I did a direct rollover of my father's 401k to an Inherited IRA, permissible by law. I received a 1099-R for the rollover amount, and a separate 1099-R for the annual RMD (required minimum distribution). The payer confirmed that a 1099-R must be issued for any and all distributions, whether the money is paid to another qualifying plan or received personally. The code in Box 7 indicates the type of distribution, which determines whether or not the event was taxable. (My rollover 1099-R, Box 7 has code 4G, indicating a direct roll-over to a qualified plan, and Box 2a shows no taxable amount.)
TurboTax prompts are confusing. The 2019 tax year software only has options to indicate rollovers to a Roth 401k or Roth IRA. (An Inherited IRA has a different tax treatment.) I answered "No" to this being a Roth 401k or a Roth IRA, and "No" to the question: "Was this withdrawal an RMD?" The answer "No" is shown as "not common." I doubt Inherited IRAs are uncommon, so I've provided this response to help other, potentially confused users.
(Note: The second 1099-R, for my annual RMD, is a "Yes" to the RMD withdrawal question, and correctly has a taxable amount in box 2a.)
dmertz answer was correct and refereed to an inherited Traditional non-spousal *IRA*, not a 401(k).

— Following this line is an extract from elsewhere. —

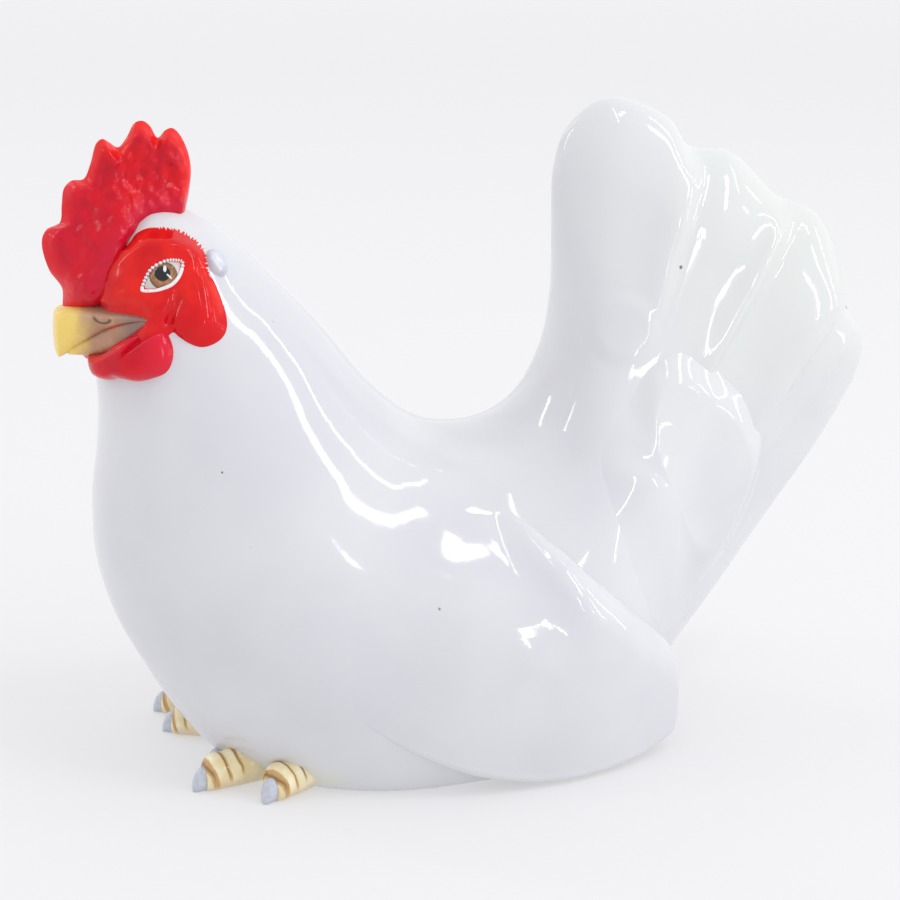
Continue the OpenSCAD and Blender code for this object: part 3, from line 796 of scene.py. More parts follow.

The code 4G indicates that yours is was rolled into an inherited Traditional IRA that should remain in the name if the deceased with you as benificuary.
It is not necessary for the interview to ask additional questions because there are only 3 possibilities, A 401(k) Roth, a Roth IRA, or a Traditional IRA. If the answer to the first 2 are no the no further question is necessary.